> PROVIDED DATA

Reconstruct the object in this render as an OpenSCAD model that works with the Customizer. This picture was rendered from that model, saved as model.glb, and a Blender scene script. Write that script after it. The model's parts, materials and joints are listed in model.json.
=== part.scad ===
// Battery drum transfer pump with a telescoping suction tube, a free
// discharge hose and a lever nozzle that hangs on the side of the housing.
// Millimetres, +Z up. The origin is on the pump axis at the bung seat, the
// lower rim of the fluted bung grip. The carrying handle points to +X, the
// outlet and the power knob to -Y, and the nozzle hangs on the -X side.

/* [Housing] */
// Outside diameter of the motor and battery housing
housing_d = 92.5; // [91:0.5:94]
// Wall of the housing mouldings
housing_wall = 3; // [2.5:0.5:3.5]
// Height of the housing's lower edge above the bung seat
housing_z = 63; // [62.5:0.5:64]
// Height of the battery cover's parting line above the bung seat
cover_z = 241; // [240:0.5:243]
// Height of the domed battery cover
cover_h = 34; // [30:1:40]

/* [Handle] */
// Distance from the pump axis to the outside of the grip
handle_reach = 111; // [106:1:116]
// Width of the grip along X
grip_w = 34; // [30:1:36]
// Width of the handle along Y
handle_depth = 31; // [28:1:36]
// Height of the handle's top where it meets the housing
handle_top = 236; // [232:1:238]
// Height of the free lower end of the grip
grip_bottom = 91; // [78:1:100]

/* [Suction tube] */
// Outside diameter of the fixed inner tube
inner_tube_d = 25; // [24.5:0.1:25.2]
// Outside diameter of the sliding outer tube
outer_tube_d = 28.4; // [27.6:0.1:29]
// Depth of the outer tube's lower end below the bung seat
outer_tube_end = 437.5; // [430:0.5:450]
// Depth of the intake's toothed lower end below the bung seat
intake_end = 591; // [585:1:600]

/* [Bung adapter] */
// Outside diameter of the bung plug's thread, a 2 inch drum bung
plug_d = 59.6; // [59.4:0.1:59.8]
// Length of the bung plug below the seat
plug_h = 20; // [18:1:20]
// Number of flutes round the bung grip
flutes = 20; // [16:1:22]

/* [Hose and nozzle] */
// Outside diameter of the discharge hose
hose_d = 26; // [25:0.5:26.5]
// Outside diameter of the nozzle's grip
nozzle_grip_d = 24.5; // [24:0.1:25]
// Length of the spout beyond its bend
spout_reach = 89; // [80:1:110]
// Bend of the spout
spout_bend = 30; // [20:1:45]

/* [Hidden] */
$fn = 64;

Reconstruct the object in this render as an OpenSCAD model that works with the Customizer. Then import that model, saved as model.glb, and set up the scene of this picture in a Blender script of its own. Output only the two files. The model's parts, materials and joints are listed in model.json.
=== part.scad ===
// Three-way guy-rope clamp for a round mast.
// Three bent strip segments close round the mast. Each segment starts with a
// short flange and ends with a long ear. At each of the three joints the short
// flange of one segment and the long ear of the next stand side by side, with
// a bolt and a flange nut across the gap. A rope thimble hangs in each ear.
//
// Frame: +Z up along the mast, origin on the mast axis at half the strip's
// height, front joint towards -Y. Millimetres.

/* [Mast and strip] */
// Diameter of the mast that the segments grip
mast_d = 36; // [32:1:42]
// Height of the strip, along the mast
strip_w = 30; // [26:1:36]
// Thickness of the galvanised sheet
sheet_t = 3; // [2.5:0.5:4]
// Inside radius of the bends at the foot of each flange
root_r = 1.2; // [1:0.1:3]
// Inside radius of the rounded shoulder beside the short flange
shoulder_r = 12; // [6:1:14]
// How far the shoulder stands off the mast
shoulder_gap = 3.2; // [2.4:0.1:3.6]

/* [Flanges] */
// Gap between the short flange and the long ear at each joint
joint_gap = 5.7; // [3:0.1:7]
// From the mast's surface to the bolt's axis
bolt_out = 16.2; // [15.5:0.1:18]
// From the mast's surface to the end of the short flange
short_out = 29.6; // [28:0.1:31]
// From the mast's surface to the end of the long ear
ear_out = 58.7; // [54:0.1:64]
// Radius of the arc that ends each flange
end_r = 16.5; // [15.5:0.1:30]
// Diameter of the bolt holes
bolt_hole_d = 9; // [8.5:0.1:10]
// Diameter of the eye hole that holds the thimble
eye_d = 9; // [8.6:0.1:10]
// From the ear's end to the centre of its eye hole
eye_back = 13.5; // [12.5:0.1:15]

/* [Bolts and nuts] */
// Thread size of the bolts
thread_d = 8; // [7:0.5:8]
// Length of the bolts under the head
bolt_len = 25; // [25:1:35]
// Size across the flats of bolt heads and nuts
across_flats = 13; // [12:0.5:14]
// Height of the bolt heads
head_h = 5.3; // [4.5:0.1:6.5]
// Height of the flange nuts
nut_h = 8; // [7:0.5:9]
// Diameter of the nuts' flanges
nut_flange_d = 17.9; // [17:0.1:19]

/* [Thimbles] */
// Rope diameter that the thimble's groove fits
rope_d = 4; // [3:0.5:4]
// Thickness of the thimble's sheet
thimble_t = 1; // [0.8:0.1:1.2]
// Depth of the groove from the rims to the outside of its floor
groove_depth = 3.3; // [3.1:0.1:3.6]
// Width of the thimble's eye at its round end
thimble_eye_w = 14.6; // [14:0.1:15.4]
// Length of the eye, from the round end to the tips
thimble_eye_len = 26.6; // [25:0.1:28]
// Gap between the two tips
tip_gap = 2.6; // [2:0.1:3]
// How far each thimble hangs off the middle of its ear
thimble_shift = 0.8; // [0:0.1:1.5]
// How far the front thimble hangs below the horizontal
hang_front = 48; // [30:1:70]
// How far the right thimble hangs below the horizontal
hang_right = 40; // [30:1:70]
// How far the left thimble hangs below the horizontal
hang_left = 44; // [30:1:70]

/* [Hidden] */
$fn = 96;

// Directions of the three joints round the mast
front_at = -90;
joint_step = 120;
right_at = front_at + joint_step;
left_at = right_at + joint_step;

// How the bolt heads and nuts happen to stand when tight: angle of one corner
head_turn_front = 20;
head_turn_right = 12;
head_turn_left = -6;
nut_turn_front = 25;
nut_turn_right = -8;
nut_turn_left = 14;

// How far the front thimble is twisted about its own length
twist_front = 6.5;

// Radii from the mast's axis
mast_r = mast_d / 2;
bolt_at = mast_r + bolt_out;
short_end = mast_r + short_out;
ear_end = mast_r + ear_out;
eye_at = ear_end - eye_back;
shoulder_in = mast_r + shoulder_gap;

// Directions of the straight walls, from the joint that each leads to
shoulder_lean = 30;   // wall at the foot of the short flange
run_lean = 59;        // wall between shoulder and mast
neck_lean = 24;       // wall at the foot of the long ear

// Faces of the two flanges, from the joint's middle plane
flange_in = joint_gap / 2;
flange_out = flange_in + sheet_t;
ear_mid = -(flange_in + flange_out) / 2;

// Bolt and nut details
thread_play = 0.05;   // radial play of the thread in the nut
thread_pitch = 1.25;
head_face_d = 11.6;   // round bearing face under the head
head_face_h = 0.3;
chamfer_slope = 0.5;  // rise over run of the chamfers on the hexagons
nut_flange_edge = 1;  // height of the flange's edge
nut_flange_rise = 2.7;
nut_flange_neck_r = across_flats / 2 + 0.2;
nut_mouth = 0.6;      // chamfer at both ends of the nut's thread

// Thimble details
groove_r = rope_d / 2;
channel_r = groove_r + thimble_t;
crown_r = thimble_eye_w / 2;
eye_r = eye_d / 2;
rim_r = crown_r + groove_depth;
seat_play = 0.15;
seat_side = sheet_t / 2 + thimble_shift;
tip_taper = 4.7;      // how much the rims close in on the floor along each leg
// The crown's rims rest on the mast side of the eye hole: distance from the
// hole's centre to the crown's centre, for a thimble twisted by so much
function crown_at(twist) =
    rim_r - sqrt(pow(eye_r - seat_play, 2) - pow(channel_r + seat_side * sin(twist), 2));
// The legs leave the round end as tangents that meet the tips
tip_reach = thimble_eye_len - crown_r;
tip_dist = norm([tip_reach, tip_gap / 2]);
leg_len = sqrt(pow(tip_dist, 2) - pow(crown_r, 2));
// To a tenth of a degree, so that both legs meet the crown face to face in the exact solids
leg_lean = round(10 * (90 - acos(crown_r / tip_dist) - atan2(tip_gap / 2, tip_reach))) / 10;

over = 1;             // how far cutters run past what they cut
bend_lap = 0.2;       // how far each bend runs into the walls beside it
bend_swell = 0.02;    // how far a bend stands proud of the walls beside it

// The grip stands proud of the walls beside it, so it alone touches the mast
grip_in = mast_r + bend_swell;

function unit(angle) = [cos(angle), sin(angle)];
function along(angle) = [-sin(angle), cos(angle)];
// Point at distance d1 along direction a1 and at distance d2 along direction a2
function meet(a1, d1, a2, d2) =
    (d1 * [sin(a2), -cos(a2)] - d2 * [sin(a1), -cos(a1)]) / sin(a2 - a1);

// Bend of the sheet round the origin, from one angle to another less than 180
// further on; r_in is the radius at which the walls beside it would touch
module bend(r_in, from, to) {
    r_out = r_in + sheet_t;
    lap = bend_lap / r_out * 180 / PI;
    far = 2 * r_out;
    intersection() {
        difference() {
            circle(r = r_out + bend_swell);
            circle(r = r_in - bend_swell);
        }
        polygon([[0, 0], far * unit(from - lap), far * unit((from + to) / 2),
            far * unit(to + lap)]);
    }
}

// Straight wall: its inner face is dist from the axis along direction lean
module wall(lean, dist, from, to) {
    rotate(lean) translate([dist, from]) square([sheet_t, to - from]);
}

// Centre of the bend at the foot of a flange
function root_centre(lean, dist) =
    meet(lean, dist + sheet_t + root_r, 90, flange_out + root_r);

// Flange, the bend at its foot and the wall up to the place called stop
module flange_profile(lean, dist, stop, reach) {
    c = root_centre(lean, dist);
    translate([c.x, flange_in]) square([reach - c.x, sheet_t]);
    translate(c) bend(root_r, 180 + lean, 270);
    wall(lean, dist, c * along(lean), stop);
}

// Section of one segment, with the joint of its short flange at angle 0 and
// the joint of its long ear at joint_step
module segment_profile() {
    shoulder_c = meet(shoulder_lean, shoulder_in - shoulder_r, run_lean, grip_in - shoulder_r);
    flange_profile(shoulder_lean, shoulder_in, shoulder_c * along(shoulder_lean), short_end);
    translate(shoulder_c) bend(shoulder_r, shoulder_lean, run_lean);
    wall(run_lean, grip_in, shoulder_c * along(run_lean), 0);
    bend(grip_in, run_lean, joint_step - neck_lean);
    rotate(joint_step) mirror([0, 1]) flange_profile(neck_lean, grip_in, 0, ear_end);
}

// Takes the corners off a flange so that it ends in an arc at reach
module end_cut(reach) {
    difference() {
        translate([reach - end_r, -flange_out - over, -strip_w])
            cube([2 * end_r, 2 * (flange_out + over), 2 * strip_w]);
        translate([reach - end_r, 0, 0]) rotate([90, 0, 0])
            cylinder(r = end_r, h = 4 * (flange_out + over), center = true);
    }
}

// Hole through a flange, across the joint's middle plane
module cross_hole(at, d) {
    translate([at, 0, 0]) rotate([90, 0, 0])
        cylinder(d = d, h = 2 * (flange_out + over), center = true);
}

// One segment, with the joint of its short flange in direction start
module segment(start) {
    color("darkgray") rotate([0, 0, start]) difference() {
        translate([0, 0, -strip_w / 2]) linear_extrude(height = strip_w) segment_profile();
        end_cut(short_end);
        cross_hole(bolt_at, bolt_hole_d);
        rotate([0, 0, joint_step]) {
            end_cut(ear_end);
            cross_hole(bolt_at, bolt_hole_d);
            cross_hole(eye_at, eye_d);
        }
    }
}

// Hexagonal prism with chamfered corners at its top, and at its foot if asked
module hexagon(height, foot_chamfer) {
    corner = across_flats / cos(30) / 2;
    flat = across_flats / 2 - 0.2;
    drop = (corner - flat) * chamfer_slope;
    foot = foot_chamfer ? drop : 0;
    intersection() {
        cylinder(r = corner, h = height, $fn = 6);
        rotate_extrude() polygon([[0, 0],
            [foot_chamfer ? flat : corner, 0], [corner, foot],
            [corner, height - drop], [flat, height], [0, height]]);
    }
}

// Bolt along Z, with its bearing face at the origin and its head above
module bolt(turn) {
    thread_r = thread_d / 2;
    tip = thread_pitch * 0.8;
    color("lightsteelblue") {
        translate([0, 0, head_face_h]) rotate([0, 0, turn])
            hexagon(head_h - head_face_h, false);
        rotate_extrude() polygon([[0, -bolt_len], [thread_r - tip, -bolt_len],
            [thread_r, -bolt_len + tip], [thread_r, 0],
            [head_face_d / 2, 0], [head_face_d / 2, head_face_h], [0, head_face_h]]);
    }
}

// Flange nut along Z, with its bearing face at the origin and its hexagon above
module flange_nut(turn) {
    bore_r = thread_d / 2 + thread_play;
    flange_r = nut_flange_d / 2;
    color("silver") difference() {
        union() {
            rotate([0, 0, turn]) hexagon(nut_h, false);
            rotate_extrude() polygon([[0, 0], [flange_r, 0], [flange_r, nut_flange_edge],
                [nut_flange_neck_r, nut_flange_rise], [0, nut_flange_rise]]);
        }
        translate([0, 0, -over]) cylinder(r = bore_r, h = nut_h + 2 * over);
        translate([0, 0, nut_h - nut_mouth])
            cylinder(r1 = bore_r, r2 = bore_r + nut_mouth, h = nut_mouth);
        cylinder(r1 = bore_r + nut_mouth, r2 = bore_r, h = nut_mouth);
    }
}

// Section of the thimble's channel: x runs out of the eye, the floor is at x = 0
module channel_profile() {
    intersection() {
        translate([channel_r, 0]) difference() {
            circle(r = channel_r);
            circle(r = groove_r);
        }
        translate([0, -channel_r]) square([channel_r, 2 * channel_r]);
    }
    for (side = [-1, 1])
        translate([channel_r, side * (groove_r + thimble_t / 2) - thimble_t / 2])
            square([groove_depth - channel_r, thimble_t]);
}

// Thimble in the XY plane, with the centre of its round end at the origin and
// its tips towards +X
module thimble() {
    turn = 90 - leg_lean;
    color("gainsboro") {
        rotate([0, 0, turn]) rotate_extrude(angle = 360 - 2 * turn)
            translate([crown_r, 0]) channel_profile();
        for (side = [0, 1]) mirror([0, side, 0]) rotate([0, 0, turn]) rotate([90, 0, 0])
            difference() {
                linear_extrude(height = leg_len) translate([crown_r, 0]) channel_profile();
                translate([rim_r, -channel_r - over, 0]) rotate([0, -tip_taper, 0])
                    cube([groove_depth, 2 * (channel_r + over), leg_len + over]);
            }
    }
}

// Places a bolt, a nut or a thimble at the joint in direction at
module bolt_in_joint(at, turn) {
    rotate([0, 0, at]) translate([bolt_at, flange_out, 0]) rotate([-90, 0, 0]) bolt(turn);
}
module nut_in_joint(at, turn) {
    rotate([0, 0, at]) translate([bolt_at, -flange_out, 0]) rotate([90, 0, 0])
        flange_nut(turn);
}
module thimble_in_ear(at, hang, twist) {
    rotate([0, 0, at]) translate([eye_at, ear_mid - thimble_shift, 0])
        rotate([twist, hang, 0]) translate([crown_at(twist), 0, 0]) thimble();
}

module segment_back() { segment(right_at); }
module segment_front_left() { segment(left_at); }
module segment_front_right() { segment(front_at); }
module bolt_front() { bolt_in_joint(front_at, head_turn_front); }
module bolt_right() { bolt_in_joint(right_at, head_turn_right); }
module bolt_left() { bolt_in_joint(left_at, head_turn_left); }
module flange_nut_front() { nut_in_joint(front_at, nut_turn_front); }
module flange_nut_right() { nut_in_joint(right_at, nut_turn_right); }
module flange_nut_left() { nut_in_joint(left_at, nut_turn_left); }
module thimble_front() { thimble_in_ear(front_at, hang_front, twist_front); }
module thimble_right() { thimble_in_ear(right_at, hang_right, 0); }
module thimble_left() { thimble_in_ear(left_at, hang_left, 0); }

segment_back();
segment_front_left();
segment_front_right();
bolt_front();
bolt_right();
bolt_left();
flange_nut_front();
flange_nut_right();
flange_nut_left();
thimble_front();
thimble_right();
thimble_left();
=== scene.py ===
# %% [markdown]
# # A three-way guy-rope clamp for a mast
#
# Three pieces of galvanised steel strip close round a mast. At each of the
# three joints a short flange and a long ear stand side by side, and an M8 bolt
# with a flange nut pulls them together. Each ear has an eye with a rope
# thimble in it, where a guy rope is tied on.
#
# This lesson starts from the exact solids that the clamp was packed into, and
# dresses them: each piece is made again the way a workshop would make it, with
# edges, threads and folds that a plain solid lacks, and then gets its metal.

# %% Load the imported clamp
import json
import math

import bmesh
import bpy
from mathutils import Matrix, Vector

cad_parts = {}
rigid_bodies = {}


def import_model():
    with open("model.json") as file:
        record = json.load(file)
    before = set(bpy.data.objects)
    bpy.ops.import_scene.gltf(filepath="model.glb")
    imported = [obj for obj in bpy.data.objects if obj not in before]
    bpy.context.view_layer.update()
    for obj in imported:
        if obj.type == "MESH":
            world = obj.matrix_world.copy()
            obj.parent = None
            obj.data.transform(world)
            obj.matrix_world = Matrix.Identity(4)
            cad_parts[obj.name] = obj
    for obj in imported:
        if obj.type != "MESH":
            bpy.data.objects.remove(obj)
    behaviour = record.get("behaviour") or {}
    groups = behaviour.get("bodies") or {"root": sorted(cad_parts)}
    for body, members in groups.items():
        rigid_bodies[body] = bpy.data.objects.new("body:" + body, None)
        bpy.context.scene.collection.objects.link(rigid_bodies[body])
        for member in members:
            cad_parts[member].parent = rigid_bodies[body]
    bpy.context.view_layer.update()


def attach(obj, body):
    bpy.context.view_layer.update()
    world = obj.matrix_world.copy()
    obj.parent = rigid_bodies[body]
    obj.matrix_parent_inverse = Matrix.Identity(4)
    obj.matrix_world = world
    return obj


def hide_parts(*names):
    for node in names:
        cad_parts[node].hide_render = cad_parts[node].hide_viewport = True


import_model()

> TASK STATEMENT
Everything from the line containing "obj.matrix_world = world" to the end of the records must be written out exactly; include both of those lines and no others.

> WORKED ANSWER
    obj.matrix_world = world
    return obj


def hide_parts(*names):
    for node in names:
        cad_parts[node].hide_render = cad_parts[node].hide_viewport = True


import_model()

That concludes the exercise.